Return the lines exactly as they stand, from the first of the material through the line containing "SPECK_VALUE = 0.45".

* BEGIN Dataset excerpt *

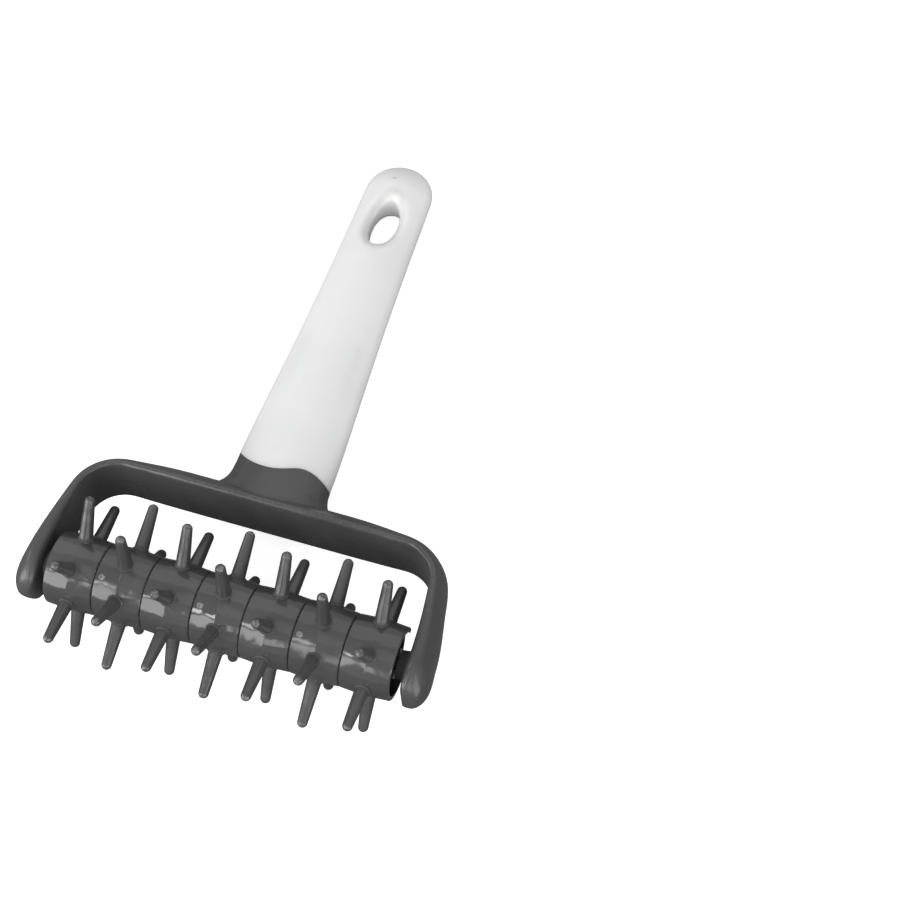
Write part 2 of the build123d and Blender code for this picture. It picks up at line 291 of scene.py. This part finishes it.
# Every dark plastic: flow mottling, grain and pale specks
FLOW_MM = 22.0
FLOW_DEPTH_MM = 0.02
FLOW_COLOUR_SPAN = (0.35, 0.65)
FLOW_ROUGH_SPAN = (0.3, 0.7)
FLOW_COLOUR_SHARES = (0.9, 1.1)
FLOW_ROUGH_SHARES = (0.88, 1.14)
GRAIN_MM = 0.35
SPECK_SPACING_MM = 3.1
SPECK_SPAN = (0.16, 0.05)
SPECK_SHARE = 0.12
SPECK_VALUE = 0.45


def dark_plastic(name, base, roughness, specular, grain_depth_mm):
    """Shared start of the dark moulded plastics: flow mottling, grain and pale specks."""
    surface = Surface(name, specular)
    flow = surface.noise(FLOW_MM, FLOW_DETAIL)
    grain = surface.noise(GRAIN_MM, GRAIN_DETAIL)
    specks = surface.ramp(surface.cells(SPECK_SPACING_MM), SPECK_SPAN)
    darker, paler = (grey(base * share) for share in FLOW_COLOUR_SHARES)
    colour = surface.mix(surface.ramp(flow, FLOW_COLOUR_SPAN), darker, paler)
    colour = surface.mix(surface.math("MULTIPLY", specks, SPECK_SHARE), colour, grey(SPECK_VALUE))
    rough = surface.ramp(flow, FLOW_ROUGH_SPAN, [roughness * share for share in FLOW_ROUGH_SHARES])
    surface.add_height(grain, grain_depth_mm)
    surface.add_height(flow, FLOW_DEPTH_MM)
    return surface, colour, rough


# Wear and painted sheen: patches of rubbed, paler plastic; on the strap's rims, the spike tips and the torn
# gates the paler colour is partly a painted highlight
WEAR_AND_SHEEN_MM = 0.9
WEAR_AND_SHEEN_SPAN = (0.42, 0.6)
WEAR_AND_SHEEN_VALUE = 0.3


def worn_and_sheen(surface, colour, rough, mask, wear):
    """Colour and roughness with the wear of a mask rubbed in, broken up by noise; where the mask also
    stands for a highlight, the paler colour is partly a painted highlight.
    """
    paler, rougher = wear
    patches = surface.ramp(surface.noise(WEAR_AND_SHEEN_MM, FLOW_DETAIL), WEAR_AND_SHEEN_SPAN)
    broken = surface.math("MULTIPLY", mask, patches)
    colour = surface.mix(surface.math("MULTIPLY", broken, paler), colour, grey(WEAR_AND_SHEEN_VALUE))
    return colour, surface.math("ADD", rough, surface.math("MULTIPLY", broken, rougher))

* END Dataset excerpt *

* Solved exercise:
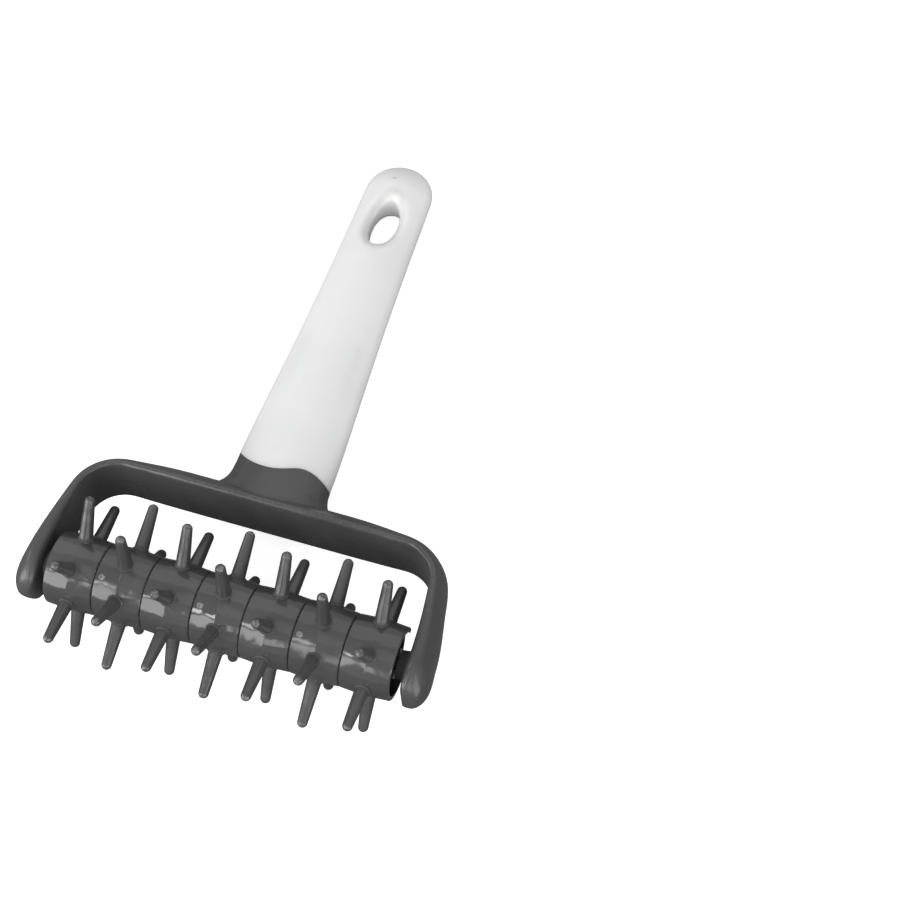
Write part 2 of the build123d and Blender code for this picture. It picks up at line 291 of scene.py. This part finishes it.
# Every dark plastic: flow mottling, grain and pale specks
FLOW_MM = 22.0
FLOW_DEPTH_MM = 0.02
FLOW_COLOUR_SPAN = (0.35, 0.65)
FLOW_ROUGH_SPAN = (0.3, 0.7)
FLOW_COLOUR_SHARES = (0.9, 1.1)
FLOW_ROUGH_SHARES = (0.88, 1.14)
GRAIN_MM = 0.35
SPECK_SPACING_MM = 3.1
SPECK_SPAN = (0.16, 0.05)
SPECK_SHARE = 0.12
SPECK_VALUE = 0.45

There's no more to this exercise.